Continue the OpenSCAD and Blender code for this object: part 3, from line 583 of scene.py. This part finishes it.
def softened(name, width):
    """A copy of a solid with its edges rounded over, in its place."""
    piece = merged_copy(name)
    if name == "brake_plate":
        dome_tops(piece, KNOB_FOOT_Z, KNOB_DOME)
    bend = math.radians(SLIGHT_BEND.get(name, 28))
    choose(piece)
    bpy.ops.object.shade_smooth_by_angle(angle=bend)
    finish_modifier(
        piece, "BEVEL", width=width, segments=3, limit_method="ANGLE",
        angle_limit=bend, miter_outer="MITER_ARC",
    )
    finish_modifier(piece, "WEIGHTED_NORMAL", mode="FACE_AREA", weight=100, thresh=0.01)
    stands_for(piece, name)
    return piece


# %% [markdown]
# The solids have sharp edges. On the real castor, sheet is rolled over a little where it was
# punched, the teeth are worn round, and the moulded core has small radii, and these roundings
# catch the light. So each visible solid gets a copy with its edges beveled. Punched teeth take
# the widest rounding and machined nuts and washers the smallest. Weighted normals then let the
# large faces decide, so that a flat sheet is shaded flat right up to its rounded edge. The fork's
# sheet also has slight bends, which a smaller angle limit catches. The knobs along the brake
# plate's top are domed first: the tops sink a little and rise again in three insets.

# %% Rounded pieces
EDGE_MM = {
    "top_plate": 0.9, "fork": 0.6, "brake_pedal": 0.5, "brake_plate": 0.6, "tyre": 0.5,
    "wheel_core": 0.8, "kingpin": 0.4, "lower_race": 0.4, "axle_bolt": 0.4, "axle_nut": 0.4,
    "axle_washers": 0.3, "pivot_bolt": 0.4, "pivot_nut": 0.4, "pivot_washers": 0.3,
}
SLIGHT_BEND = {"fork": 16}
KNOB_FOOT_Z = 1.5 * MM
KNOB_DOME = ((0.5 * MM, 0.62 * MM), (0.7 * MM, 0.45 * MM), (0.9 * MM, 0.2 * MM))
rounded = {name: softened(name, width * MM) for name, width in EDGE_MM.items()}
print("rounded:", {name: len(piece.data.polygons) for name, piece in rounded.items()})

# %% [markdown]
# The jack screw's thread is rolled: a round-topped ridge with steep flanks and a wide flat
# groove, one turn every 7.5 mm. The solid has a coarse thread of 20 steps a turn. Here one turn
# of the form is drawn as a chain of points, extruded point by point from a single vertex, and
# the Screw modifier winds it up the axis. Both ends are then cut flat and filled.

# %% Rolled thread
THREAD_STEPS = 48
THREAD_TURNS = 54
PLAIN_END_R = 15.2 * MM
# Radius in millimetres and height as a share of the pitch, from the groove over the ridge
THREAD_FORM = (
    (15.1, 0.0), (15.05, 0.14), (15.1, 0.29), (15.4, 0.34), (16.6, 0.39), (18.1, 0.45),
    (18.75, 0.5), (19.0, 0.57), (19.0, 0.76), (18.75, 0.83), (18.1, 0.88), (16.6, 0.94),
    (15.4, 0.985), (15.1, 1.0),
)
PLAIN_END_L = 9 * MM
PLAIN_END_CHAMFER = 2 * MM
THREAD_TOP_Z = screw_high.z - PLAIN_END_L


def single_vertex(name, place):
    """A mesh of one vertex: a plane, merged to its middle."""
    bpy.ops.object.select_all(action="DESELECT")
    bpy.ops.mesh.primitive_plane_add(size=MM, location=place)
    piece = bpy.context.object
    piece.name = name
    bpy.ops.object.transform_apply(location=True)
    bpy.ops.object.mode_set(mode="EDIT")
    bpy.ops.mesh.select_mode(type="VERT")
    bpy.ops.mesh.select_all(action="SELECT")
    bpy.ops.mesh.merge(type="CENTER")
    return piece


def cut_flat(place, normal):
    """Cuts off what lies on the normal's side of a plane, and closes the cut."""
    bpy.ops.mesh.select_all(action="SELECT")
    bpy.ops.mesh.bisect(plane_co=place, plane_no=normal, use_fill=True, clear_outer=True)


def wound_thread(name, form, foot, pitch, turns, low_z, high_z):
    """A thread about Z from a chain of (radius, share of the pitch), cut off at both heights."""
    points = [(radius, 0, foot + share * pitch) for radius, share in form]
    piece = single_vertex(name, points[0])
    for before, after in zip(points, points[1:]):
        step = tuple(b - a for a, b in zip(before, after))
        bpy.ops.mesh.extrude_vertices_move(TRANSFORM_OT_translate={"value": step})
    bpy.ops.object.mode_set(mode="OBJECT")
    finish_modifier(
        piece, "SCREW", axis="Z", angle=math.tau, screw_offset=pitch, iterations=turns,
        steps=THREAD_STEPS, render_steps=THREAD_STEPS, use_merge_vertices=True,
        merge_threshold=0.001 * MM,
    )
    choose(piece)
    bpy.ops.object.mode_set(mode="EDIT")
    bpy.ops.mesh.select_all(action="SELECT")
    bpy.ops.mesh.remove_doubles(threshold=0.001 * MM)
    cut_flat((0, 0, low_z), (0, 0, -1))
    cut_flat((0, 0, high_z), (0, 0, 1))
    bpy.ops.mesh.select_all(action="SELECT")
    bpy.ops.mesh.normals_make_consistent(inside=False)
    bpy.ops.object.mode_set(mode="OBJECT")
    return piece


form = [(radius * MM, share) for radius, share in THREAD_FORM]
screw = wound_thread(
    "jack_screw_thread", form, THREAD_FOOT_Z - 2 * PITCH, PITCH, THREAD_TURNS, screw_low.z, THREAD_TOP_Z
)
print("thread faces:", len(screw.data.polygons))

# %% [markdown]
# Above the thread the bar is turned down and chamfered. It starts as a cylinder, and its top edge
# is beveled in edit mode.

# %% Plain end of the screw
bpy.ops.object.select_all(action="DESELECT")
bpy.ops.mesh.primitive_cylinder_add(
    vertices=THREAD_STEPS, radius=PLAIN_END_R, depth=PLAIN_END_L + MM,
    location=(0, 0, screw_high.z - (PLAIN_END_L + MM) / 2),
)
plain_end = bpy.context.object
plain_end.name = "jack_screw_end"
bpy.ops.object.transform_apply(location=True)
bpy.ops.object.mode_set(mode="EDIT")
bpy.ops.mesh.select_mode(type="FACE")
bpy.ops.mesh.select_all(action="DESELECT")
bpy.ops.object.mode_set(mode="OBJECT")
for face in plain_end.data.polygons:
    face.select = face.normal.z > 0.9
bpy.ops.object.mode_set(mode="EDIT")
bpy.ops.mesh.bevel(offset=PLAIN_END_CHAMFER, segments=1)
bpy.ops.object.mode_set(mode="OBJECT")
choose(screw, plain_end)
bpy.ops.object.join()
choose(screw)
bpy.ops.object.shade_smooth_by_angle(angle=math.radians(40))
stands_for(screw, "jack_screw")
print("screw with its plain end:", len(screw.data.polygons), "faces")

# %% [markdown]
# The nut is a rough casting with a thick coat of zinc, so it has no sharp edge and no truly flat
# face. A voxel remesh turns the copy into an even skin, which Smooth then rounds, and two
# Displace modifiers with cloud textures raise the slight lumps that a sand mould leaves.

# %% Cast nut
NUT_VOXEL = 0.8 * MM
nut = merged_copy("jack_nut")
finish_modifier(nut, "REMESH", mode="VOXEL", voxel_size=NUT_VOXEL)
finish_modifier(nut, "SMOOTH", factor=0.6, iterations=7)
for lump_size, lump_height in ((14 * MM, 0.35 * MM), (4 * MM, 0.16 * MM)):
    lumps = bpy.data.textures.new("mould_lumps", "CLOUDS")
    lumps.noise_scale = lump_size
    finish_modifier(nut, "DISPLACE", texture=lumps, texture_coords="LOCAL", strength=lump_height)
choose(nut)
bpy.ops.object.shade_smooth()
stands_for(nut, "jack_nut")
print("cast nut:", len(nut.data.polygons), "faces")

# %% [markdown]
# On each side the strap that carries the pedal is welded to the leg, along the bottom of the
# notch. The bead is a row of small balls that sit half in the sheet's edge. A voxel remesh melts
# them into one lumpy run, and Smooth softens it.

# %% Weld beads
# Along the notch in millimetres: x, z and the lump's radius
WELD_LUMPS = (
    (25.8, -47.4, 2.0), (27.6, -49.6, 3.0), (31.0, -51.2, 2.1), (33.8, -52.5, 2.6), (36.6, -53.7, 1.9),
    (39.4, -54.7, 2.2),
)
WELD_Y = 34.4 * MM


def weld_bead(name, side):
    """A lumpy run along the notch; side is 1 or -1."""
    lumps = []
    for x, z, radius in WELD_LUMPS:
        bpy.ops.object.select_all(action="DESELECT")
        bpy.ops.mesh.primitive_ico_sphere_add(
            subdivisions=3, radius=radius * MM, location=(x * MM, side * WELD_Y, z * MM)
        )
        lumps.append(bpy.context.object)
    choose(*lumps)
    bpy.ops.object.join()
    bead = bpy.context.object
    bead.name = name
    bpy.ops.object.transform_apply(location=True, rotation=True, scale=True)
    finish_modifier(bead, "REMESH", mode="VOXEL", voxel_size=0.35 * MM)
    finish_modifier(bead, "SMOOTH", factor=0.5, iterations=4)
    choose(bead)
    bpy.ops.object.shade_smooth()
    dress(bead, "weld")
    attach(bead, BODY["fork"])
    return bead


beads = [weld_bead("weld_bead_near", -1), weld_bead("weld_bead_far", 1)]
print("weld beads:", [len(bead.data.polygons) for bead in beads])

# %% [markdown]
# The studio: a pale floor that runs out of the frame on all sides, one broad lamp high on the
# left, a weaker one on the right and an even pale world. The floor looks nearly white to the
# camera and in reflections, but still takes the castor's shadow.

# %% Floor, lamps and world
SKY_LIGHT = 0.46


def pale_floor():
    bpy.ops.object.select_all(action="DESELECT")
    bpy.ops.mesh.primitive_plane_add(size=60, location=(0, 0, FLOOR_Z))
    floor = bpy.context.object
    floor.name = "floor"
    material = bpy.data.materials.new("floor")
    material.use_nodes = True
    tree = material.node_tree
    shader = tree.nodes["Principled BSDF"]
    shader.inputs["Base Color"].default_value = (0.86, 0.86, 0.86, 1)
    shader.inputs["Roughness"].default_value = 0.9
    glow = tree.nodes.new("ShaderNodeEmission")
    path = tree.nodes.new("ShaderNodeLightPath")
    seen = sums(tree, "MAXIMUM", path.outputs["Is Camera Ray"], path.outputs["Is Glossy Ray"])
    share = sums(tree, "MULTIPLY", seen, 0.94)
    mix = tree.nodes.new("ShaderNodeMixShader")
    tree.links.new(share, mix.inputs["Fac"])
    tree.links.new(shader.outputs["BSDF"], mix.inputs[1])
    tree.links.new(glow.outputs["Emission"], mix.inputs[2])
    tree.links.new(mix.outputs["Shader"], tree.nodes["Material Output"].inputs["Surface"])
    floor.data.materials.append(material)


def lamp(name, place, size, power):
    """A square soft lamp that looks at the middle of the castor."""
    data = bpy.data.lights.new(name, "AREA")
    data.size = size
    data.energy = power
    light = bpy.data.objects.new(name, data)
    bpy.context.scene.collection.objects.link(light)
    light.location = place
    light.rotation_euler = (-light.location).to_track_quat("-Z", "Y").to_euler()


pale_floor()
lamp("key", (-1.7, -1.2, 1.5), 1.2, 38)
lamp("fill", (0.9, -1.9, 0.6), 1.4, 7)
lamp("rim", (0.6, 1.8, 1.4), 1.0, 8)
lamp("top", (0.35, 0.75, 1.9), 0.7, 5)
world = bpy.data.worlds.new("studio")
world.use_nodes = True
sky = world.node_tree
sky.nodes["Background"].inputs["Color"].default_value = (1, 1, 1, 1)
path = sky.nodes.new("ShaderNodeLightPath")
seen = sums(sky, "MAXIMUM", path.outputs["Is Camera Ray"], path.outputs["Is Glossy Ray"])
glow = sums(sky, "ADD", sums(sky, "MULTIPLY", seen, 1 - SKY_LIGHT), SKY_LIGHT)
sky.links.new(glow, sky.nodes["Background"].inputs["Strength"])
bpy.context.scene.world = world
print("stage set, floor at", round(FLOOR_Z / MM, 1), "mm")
^^^^
■ **Set problem**:
From the listing above, copy out each line where the word "fork" appears.

■ **Complete response**:
# large faces decide, so that a flat sheet is shaded flat right up to its rounded edge. The fork's
    "top_plate": 0.9, "fork": 0.6, "brake_pedal": 0.5, "brake_plate": 0.6, "tyre": 0.5,
SLIGHT_BEND = {"fork": 16}
    attach(bead, BODY["fork"])